- **Work to complete**
Repeat exactly the lines between and including those that contain "const group = new THREE.Group();" and "cad_parts[node].hide_render = cad_parts[node].hide_viewport". Output no other line.

--- Begin Raw data ---

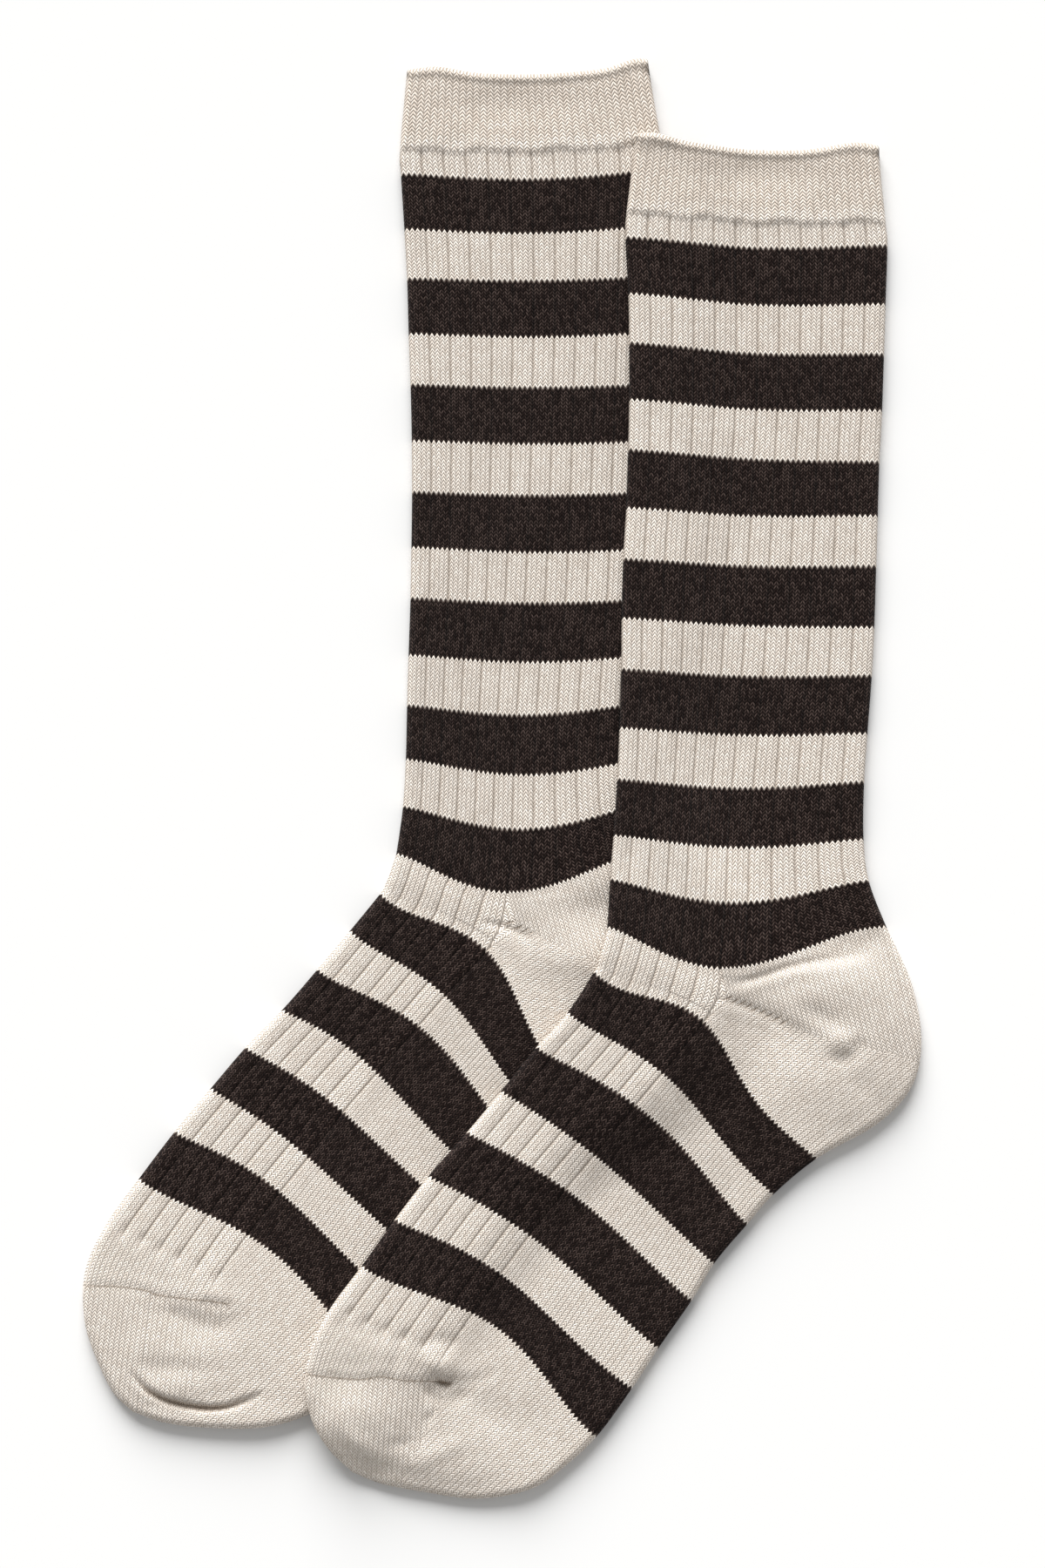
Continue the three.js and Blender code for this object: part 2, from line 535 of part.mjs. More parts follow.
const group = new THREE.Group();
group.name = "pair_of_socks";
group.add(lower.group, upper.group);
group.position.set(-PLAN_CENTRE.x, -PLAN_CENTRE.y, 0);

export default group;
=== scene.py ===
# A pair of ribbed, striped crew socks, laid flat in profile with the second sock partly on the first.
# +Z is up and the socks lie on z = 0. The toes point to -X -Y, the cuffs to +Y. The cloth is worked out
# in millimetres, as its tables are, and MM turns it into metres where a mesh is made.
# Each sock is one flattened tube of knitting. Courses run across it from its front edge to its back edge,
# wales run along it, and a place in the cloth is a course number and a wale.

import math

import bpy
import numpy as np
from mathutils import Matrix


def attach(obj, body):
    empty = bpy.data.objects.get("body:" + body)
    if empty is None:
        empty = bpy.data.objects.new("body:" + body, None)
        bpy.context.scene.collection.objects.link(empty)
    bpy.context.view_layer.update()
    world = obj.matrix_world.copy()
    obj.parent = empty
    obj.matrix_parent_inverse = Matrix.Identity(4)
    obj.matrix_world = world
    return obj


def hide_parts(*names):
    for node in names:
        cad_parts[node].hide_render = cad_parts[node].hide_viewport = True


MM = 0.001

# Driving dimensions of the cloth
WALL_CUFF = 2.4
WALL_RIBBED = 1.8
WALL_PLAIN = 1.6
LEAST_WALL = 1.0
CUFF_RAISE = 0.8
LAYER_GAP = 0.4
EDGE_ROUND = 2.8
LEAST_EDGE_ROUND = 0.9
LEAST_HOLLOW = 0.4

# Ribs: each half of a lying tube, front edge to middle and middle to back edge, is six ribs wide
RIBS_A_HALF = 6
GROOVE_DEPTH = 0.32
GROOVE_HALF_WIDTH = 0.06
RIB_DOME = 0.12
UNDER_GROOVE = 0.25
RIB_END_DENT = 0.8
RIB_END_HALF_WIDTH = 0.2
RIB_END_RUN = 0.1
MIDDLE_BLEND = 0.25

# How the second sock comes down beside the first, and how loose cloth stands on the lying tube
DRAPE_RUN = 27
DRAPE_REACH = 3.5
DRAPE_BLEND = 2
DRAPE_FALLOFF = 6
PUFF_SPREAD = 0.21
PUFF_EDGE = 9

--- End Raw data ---

- **Task output**
const group = new THREE.Group();
group.name = "pair_of_socks";
group.add(lower.group, upper.group);
group.position.set(-PLAN_CENTRE.x, -PLAN_CENTRE.y, 0);

export default group;
=== scene.py ===
# A pair of ribbed, striped crew socks, laid flat in profile with the second sock partly on the first.
# +Z is up and the socks lie on z = 0. The toes point to -X -Y, the cuffs to +Y. The cloth is worked out
# in millimetres, as its tables are, and MM turns it into metres where a mesh is made.
# Each sock is one flattened tube of knitting. Courses run across it from its front edge to its back edge,
# wales run along it, and a place in the cloth is a course number and a wale.

import math

import bpy
import numpy as np
from mathutils import Matrix


def attach(obj, body):
    empty = bpy.data.objects.get("body:" + body)
    if empty is None:
        empty = bpy.data.objects.new("body:" + body, None)
        bpy.context.scene.collection.objects.link(empty)
    bpy.context.view_layer.update()
    world = obj.matrix_world.copy()
    obj.parent = empty
    obj.matrix_parent_inverse = Matrix.Identity(4)
    obj.matrix_world = world
    return obj


def hide_parts(*names):
    for node in names:
        cad_parts[node].hide_render = cad_parts[node].hide_viewport = True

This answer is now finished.